Suppression of Thermally Assisted Photoluminescence Quenching in CsPbBr3 Nanocrystals via Surface Engineering: Implications for Optoelectronic Devices

Lead halide perovskite (LHP) nanocrystals (NCs) are witnessing tremendous success in LED and display technology applications for their defect tolerance properties and near-unity photoluminescence quantum yield (PLQY). Despite this success, thermally assisted PL quenching in LHP NCs is a major obstacle during the operation of devices at a higher temperature. To overcome this obstacle, we have introduced an effective washing-assisted short-chain capping ligand engineering by 4-fluorobenzylammonium bromide (4FBABr) for the first time to obtain the CPB-4FBABr NC, which is simple and cost-effective. We observed a retention of about 74% PL intensity for the CPB-4FBABr NC at 373 K compared to its PL intensity at 283 K, whereas for the CPB-parent NC, only 2% of the initial PL intensity was found to be retained in the same temperature range. We argued the importance of optimum washing prior to surface engineering in this report.
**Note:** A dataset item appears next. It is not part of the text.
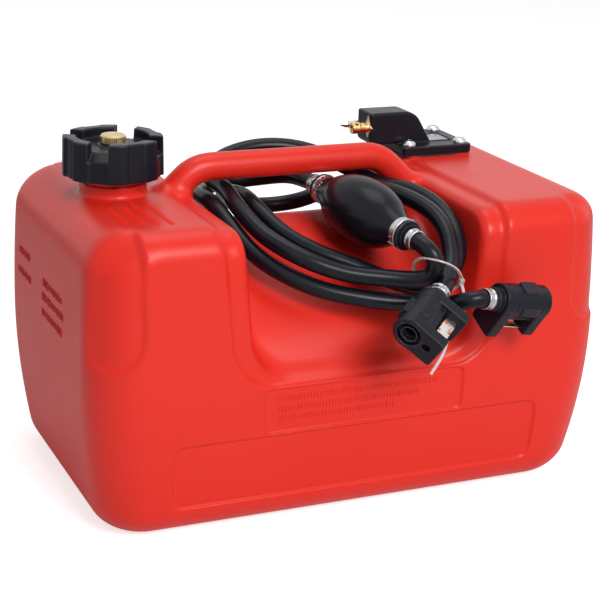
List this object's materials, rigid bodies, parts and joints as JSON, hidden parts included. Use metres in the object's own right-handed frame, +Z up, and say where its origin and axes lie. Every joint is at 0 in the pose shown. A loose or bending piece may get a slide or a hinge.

We also highlighted that the F-atom in 4FBABr enhances the positive charge density on the N atom of the ammonium headgroup, facilitating exceptional ligand-NC binding, while the bromide ion eliminates detrimental halide vacancy-related trap states. These two factors synergistically enhanced the heat tolerance of the engineered NC. Time-resolved PL (TRPL) measurements shed more light on the charge carrier dynamics, where shallow trap state-mediated charge carrier trapping and detrapping in the engineered NC reduced the permanent loss of excitons under extreme thermal conditions. An insight into reversibility during the cooling cycle (PL recovery by lowering the temperature) has also been established by TRPL measurements. Our findings underscore the critical role of washing before postsynthetic treatment and the effectiveness of using short-chain fluorinated aryl ammonium ligands in suppressing the thermally assisted PL quenching. This investigation will be highly beneficial to fabricating high-temperature stable perovskite-based LEDs.